- _STORED DATA_:
- - -

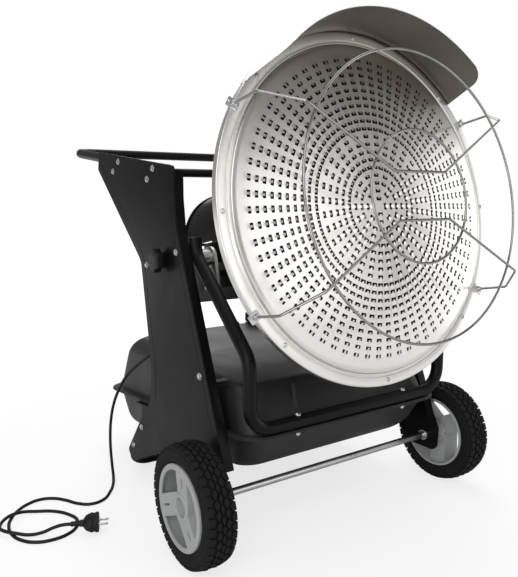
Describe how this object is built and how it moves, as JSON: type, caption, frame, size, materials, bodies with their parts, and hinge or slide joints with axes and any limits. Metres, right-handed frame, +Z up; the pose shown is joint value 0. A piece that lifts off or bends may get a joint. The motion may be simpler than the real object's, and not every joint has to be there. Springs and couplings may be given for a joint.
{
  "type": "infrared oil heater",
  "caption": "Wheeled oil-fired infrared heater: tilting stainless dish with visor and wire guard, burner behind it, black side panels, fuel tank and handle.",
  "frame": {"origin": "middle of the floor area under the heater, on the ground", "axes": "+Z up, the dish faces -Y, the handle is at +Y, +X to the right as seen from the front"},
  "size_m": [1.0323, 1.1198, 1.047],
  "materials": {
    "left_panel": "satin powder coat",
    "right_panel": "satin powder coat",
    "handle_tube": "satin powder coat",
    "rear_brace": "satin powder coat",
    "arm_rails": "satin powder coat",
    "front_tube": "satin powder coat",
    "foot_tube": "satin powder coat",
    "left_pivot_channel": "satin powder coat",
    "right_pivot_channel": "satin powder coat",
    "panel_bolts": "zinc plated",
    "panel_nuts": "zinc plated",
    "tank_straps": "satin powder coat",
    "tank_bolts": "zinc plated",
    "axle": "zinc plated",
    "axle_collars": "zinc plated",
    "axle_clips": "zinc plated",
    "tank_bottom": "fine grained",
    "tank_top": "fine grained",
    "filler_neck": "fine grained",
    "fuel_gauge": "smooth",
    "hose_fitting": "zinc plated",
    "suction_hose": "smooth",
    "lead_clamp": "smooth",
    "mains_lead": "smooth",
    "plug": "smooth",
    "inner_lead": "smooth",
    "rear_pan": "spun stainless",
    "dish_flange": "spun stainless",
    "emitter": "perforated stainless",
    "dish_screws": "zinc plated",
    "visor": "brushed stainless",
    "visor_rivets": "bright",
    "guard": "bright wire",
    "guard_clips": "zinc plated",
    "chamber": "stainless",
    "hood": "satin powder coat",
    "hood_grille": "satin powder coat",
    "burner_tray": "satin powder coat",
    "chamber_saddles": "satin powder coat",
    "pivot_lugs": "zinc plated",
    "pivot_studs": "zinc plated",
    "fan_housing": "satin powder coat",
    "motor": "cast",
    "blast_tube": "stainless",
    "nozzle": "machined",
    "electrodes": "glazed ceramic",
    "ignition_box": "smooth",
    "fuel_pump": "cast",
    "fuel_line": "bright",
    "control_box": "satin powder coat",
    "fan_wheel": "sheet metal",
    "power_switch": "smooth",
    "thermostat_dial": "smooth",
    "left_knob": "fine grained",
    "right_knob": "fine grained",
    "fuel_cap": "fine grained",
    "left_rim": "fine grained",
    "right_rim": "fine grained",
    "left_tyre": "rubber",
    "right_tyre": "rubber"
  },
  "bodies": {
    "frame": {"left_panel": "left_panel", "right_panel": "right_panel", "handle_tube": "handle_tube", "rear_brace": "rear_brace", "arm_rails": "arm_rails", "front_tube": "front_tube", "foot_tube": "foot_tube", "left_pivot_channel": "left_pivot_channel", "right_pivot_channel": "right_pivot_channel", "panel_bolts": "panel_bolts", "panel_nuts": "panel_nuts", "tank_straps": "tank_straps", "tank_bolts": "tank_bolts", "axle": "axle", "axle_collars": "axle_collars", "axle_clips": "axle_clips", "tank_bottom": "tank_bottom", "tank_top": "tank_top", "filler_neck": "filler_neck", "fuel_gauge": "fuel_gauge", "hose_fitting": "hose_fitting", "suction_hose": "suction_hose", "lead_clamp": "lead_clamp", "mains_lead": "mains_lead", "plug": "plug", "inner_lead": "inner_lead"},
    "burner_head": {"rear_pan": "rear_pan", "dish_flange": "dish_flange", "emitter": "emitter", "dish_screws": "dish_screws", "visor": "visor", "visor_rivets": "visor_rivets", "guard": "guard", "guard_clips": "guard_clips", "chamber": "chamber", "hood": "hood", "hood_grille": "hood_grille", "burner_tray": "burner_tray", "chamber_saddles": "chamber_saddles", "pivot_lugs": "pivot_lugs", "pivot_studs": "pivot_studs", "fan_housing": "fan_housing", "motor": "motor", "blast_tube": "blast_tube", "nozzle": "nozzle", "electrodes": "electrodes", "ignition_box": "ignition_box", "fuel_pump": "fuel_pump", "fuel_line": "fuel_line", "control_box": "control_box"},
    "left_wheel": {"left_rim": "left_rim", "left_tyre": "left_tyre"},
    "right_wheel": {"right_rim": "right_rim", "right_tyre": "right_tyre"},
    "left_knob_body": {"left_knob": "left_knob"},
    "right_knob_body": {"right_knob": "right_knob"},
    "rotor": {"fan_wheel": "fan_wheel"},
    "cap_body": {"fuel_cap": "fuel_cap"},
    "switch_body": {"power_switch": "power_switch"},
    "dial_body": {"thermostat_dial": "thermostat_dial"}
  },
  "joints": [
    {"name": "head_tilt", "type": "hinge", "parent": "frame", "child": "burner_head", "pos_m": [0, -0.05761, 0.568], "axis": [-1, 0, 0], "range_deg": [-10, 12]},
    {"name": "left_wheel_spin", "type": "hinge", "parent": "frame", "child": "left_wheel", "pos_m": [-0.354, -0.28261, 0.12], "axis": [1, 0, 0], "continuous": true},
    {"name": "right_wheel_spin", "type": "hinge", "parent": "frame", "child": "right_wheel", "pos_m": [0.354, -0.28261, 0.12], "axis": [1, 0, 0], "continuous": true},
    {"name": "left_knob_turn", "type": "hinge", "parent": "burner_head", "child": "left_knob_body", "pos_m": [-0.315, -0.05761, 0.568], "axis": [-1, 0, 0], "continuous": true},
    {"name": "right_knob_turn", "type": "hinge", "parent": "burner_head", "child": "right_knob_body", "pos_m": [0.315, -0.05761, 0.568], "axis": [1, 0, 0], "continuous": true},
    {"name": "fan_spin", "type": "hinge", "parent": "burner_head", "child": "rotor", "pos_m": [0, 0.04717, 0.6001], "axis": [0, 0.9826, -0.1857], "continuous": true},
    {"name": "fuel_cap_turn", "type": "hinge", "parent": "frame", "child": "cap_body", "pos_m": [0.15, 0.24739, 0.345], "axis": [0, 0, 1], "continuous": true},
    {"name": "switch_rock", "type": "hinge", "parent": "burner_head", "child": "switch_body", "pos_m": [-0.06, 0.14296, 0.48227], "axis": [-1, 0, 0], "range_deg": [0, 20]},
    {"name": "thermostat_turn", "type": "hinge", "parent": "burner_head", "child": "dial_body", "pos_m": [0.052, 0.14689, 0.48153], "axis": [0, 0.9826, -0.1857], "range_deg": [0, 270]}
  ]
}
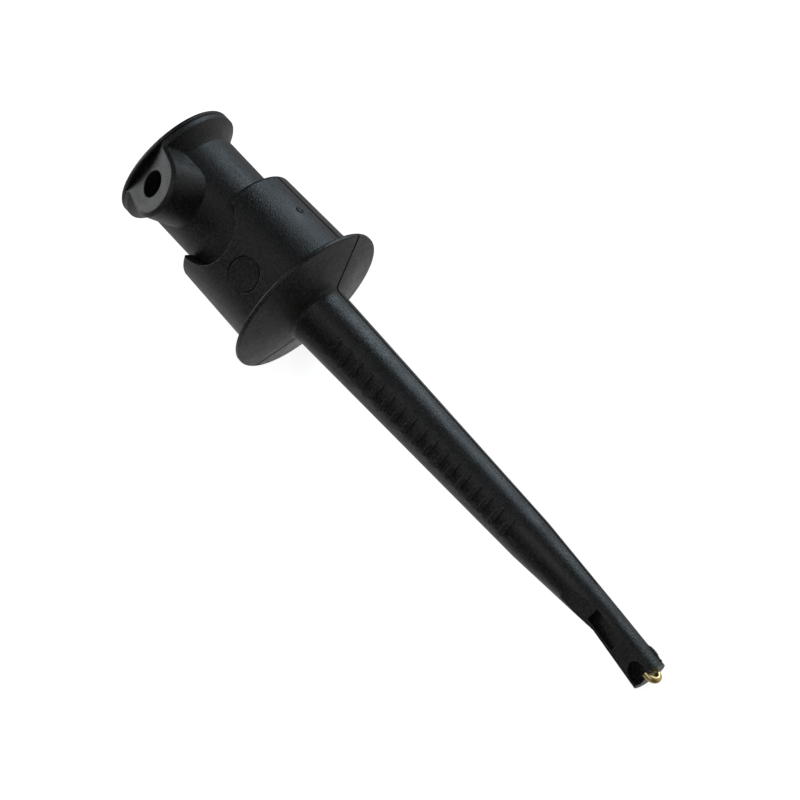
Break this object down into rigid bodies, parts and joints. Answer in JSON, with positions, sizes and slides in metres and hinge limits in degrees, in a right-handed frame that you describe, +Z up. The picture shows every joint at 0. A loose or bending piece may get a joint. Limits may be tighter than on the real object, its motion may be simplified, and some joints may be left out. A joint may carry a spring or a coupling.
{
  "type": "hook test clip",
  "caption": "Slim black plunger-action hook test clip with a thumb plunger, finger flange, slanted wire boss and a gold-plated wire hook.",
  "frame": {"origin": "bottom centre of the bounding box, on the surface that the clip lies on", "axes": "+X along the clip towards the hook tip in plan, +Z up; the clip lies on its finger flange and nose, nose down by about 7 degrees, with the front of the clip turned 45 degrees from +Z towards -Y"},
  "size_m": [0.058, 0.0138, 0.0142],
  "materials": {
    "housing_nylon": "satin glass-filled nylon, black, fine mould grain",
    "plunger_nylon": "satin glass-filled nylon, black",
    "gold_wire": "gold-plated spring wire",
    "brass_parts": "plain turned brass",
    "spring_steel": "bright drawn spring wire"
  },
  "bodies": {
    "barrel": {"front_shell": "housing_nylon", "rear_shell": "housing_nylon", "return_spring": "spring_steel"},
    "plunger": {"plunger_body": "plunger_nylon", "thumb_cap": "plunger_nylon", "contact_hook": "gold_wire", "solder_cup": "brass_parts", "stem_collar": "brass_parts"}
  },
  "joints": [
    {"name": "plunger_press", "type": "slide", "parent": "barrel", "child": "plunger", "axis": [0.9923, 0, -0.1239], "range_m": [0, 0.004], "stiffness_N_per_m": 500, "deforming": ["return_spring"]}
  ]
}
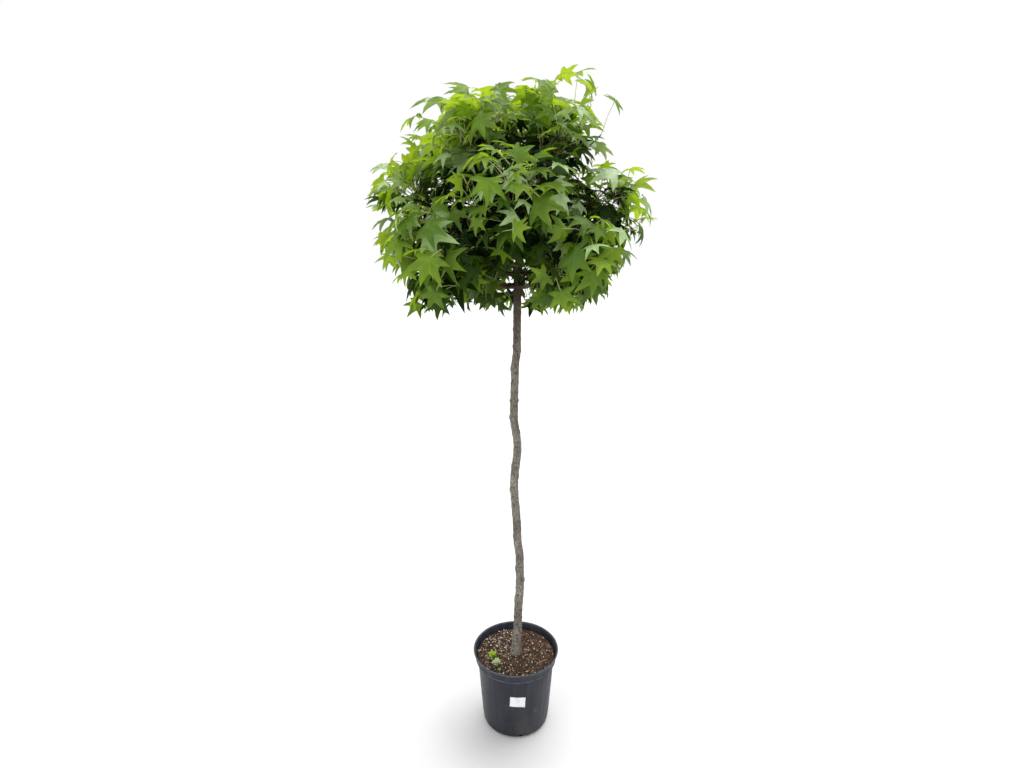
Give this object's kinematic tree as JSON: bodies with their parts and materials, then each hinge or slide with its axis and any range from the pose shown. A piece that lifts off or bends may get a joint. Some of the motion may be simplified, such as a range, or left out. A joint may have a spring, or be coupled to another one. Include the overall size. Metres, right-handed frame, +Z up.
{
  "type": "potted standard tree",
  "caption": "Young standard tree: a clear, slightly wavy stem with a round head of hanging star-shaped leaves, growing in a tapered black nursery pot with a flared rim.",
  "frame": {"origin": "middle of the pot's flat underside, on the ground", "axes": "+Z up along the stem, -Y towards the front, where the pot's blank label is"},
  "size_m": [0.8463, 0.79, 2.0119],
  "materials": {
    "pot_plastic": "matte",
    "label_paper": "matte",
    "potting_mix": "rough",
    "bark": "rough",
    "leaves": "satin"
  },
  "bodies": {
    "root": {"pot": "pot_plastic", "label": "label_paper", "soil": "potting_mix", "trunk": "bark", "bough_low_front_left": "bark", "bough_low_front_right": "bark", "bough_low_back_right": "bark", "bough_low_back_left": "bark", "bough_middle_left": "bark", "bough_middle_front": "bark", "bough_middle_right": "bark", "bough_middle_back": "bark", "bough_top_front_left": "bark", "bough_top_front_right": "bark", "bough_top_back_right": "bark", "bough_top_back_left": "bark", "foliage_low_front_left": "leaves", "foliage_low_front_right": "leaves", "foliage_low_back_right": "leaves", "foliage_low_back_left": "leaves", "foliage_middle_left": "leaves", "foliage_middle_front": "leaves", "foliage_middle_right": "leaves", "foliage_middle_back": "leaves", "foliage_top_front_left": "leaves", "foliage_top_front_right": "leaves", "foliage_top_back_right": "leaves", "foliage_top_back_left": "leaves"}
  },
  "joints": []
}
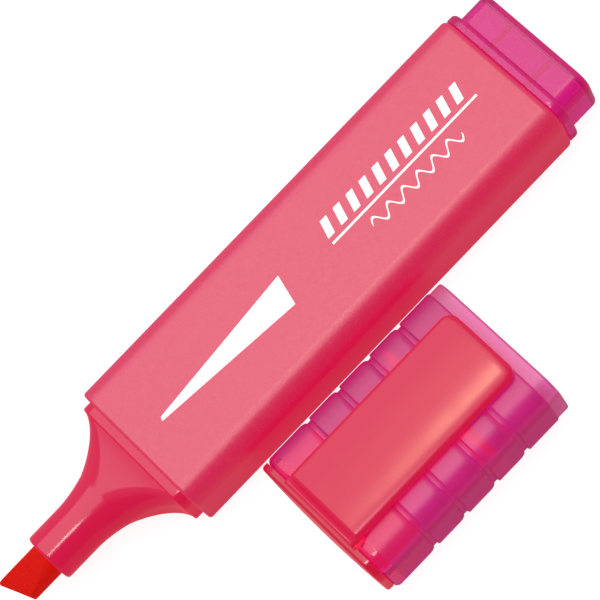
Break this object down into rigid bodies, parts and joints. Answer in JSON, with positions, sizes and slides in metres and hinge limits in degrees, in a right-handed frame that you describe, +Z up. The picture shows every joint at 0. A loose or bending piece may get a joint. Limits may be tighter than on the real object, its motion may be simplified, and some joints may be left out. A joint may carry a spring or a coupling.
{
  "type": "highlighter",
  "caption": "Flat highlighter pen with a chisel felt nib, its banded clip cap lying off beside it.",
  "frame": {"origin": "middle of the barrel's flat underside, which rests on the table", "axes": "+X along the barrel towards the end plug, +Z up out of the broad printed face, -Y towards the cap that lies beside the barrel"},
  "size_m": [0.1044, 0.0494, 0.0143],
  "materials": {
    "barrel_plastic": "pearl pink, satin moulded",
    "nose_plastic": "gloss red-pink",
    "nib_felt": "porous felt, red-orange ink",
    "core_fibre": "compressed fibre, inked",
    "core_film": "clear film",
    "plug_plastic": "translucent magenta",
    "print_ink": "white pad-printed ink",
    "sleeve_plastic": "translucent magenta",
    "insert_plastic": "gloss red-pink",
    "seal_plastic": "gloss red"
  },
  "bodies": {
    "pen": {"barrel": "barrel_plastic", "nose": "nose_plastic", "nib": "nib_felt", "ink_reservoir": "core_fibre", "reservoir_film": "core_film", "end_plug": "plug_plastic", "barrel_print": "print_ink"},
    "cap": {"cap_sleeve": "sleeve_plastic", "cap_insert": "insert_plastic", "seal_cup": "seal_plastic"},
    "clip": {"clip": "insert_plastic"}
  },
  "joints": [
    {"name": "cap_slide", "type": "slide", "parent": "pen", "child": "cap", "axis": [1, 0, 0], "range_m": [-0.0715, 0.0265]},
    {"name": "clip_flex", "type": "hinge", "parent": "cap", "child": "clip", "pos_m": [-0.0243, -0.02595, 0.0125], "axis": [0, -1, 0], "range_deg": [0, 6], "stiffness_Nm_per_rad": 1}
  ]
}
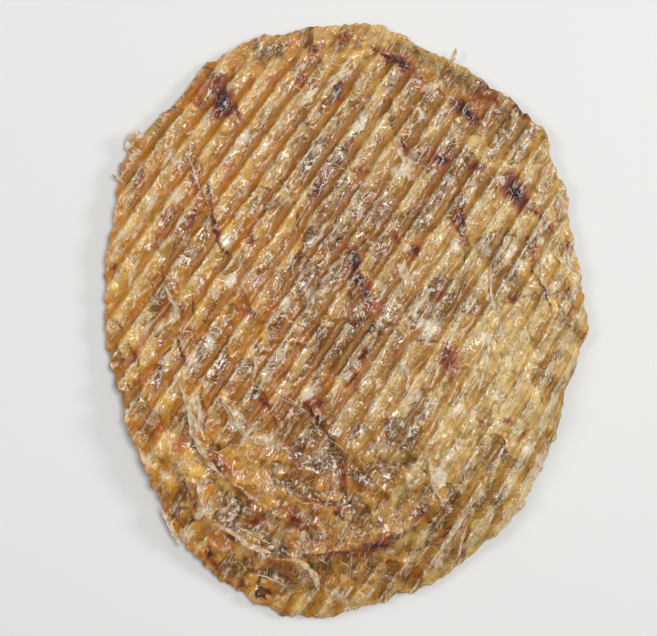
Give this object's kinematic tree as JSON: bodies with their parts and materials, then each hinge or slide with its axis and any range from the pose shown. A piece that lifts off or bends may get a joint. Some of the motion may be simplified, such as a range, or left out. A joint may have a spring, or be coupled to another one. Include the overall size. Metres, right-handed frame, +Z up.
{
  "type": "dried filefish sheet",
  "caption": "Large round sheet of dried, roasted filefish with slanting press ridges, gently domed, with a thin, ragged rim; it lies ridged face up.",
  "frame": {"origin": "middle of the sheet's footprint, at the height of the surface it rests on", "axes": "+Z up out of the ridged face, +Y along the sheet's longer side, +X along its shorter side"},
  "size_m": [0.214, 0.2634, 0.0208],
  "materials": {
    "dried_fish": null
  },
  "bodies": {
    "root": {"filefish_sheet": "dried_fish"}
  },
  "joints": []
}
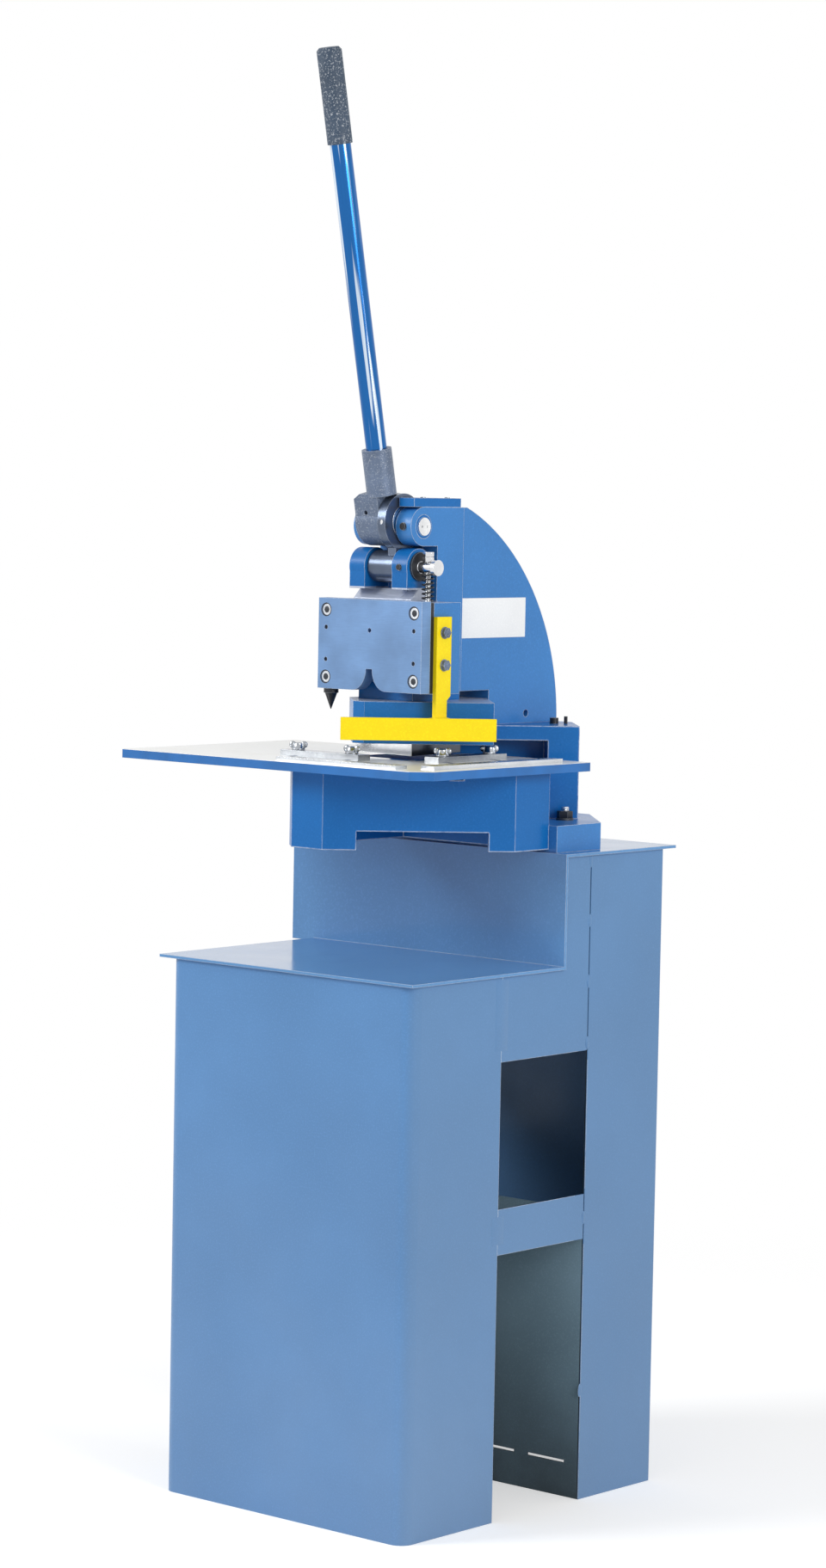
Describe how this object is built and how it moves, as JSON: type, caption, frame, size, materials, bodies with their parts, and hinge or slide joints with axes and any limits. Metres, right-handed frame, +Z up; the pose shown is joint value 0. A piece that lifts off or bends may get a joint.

- - -

- _WHAT TO DO_: Look through the material above and work out how many of its lines contain "caption". State the number only.

- _PROBLEM SOLUTION_: 7